Is there a baseball term for a pitch that a pitcher just throws plainly and ordinarily - no curve or breaking, not particularly fast (not a fastball) or slow, not an eephus pitch - just a plain lazy pitch thrown squarely down the middle?
Such a pitch would be foolish to throw, of course, but I’m sure it happens every now and then. Any name for it?
Yeah, it may not really a particular pitch per se, so much as a mistake. What it exactly “is” would be a function of the pitcher’s grip, and what he had intended to throw.
Most likely, if it has no break to it, it’s just a crappy fastball, or maybe a “changeup.” It’s also possible that it would be a breaking ball that didn’t break, for whatever reason.
FWIW, this site has an explanation of the various pitches, and what they do.
Yup. A “batting practice fastball” is a term I’ve heard. It’s closely related to the “hanging slider” in the sense that it’s not very fast (say mid-80s), catches the middle of the plate horizontally, and doesn’t have any break to it.

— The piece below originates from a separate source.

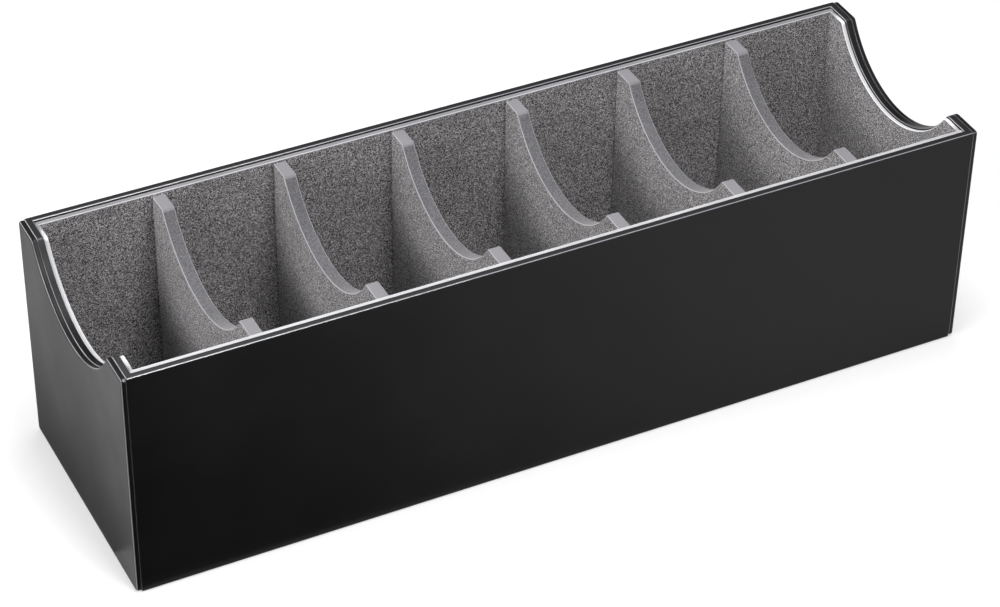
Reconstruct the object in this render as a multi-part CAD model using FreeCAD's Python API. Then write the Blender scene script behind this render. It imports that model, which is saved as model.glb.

But the other posters are right that the failure mode is different for those two pitches. For the “BP fastball” it’s that the pitcher missed location and doesn’t have elite velocity. For the “hanging slider” the arm action and grip didn’t produce the correct spin to achieve the break (and they also probably missed location).
Phil Hennigan, a relief pitcher for Cleveland in the early seventies, used to call this sort of pitch a “nudist ball,” because “it has absolutely nothing on it.”
What you’re describing is pretty much called a Changeup. A guy throwing high 90s, follows up with a ball in the low 80s and it could actually work well to get a strike.
This reminded me of a pitch that was even slower, the intention was to make the ball to get over the plate at a high angle. I still remember hearing the groans, laughs and curses from the crowd, but in an inning the last time the pitcher tried it, the batter swung mightily… and missed, that was the third strike and the third out.
I found it, it was LaRoche trowing the slow pitch in 1981.
Eephus pitch or Moonball?
One of the comments:
The moonball. Goes so high you can tie your shoelaces before your swing. THEN you swing and miss so hard at it that you have to tie them again.
Gorman was (and is still) my favorite baseball player. I don’t think I saw that game in real time, but I remember seeing the highlights afterwards, and he was so mad at having been struck out with those pitches.
Yes, he tossed his helmet into the air and smashed it with his bat.
LaRoche did pretty well with the pitch that year; I remember he also got Tony Armas. Eventually the batters changed their approach; settling for singles. Though some sportswriters called the pitch “La Lob”, LaRoche himself called it the eephus pitch.
If I remember right, Ted Williams credited his famous all-star game home run off Rip Sewell to some advice he’d got to run up on the pitch.